**Data provided:**

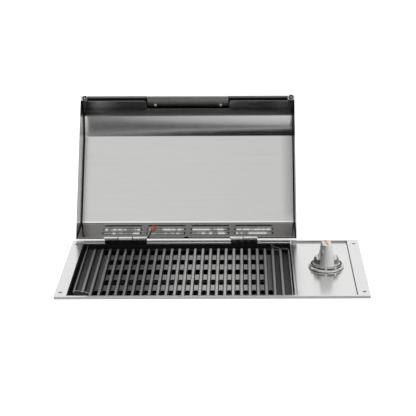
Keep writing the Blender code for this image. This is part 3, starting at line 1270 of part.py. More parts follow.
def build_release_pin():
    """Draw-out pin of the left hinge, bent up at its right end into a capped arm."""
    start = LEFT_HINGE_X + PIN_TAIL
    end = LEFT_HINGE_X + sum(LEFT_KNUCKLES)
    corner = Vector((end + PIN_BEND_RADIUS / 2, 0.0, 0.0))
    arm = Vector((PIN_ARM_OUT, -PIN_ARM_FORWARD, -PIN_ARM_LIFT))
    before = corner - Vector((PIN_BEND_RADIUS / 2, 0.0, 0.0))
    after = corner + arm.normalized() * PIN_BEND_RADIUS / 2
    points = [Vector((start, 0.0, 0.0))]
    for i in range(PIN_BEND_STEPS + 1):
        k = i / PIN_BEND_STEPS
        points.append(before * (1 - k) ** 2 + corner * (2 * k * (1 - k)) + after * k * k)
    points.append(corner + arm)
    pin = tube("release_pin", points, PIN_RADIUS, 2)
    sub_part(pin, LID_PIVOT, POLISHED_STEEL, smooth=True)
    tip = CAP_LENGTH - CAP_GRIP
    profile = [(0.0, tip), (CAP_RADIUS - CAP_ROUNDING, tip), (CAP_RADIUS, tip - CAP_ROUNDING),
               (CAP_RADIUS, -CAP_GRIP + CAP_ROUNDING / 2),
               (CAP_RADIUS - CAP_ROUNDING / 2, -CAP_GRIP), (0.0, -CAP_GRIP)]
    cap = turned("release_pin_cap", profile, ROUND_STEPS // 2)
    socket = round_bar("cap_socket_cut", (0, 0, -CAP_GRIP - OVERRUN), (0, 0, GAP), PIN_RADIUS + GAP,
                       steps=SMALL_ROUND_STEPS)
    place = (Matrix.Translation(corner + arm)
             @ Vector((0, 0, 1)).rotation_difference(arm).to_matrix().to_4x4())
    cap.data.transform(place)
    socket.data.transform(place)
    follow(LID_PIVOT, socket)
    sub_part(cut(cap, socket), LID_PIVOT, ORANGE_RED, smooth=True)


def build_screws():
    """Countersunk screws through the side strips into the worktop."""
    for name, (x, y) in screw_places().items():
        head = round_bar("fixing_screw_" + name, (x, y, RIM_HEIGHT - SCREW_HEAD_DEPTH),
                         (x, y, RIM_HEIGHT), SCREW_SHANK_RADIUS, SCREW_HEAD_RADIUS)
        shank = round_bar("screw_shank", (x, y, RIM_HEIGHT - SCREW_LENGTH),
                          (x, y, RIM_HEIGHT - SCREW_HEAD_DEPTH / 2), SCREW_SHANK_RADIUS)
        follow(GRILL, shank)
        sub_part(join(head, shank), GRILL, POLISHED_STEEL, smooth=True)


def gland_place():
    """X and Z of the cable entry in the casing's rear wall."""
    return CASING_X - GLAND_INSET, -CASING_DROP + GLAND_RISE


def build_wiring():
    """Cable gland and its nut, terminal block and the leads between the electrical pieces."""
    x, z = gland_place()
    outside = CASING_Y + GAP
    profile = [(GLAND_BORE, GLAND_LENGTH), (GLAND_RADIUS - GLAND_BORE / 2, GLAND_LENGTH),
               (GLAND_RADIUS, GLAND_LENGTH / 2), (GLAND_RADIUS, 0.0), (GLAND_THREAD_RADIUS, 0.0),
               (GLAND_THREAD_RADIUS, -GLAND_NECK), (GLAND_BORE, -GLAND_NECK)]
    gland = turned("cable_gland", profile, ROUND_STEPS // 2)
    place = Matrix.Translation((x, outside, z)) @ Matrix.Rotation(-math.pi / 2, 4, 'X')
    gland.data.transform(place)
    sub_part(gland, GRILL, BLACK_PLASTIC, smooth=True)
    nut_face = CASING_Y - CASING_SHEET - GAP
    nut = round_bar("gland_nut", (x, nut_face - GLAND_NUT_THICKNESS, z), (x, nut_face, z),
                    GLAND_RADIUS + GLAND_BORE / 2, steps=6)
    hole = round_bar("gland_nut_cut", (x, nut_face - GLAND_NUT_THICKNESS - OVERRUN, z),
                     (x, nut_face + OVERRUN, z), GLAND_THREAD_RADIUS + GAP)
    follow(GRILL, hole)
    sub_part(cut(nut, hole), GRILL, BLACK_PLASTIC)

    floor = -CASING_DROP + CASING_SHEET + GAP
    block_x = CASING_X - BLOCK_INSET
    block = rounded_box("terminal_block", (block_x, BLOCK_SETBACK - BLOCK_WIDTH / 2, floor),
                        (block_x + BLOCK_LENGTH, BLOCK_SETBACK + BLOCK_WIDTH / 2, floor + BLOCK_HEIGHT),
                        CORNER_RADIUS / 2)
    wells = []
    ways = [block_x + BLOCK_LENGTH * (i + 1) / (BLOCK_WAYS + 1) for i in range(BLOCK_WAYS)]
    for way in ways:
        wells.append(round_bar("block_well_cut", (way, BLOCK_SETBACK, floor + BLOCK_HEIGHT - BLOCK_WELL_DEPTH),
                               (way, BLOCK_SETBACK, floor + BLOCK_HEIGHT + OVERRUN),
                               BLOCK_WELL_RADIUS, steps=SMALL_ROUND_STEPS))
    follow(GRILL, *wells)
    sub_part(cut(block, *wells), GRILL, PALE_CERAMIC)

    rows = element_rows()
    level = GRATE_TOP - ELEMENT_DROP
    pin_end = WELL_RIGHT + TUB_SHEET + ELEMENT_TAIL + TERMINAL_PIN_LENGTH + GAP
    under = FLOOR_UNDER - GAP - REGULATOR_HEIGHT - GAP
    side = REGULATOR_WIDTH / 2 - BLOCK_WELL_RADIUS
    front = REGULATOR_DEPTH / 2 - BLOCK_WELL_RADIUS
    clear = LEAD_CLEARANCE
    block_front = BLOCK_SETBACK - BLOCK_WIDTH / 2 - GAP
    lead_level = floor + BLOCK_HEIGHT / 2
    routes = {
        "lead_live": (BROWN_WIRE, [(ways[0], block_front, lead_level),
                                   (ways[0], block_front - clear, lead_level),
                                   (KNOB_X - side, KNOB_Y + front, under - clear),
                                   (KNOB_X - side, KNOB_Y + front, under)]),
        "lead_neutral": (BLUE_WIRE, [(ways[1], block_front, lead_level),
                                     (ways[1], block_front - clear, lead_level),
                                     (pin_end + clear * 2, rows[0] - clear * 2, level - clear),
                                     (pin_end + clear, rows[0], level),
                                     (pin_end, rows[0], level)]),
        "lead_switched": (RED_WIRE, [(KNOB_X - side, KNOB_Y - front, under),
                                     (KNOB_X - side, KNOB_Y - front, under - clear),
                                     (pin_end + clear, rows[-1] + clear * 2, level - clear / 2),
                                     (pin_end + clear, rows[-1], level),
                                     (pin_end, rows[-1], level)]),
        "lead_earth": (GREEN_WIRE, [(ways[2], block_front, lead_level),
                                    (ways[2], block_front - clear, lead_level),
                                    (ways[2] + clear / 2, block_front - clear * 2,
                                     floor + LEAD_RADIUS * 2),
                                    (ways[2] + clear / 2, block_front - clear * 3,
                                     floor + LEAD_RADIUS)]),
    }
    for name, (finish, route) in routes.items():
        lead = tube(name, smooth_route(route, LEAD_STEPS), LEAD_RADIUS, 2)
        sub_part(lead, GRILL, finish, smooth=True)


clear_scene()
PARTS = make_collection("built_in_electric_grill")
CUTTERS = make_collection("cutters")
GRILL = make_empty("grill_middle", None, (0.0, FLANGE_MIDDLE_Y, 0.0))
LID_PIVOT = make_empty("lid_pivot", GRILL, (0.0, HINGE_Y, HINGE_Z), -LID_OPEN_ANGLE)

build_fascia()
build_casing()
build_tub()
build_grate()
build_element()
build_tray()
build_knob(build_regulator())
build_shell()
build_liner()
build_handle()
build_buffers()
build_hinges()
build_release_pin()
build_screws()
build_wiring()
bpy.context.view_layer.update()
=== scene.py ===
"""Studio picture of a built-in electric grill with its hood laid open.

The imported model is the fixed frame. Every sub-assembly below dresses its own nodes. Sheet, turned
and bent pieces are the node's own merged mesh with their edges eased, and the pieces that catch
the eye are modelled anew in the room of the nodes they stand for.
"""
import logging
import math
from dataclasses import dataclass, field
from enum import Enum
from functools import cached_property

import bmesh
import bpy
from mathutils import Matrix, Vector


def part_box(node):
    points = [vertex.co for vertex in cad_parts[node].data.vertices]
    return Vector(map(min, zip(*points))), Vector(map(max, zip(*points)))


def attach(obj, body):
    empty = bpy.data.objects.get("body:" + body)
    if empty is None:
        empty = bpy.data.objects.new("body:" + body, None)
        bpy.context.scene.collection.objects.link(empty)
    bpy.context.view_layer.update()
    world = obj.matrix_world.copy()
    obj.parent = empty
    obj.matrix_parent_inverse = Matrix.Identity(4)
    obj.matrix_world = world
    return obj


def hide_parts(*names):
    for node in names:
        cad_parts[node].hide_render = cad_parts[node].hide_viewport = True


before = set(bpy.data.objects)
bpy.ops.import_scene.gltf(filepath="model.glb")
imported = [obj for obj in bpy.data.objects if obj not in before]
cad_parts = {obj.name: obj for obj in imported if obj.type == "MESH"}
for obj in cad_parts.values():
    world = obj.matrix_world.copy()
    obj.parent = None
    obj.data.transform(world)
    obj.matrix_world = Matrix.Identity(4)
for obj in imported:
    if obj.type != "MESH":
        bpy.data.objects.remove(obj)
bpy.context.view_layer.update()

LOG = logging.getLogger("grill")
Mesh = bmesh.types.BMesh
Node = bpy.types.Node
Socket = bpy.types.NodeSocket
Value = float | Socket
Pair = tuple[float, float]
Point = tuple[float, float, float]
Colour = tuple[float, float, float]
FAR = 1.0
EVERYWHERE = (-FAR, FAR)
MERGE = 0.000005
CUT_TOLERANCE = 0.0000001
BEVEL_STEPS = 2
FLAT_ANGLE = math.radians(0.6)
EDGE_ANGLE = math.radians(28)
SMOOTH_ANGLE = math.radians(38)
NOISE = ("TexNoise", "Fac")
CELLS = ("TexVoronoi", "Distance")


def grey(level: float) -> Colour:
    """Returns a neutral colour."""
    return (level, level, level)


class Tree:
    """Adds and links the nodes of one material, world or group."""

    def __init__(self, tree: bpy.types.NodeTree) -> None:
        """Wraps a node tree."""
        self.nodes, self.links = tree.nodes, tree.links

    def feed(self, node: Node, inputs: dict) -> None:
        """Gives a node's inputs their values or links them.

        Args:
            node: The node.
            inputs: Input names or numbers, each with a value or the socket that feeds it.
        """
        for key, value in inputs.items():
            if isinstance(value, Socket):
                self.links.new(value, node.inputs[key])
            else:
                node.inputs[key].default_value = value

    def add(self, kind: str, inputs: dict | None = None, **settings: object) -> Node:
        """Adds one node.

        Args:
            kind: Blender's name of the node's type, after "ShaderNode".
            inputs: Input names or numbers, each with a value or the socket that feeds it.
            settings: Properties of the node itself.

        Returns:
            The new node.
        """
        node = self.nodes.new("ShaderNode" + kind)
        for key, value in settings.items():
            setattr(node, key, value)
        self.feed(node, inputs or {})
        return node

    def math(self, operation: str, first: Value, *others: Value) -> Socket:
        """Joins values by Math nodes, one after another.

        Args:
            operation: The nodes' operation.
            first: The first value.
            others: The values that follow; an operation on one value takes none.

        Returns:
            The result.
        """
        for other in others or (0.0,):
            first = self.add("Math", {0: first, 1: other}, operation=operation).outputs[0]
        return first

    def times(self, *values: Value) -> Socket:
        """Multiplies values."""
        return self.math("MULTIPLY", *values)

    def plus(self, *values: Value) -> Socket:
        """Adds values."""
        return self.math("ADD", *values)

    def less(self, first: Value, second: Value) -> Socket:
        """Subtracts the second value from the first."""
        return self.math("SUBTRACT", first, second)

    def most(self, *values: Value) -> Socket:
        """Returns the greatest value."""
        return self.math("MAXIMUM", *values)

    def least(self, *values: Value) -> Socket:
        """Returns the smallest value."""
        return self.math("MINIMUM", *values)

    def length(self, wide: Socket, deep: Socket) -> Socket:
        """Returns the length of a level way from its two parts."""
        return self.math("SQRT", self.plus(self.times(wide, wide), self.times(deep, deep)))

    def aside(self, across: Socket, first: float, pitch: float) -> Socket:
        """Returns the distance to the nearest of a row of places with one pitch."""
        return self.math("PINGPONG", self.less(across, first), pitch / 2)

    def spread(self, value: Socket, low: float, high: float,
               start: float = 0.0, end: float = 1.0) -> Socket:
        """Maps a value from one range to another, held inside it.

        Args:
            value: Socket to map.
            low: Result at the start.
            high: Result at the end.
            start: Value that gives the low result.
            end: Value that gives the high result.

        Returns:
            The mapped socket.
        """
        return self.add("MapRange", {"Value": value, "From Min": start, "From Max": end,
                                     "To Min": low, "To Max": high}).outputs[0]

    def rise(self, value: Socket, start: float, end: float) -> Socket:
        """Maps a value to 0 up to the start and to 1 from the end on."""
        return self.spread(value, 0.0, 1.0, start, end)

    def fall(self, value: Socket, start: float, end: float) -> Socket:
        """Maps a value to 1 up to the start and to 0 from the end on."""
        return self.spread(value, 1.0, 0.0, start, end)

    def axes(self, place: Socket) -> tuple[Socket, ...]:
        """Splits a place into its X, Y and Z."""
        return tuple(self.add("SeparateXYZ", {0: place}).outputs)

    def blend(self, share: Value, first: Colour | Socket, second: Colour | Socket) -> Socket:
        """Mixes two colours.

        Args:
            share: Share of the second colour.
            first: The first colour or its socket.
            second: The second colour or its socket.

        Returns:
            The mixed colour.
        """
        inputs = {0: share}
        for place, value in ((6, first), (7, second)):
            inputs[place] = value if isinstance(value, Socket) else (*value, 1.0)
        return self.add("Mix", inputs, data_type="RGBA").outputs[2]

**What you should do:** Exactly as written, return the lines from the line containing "The imported model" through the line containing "from mathutils import Matrix, Vector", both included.

**Final answer:**
The imported model is the fixed frame. Every sub-assembly below dresses its own nodes. Sheet, turned
and bent pieces are the node's own merged mesh with their edges eased, and the pieces that catch
the eye are modelled anew in the room of the nodes they stand for.
"""
import logging
import math
from dataclasses import dataclass, field
from enum import Enum
from functools import cached_property

import bmesh
import bpy
from mathutils import Matrix, Vector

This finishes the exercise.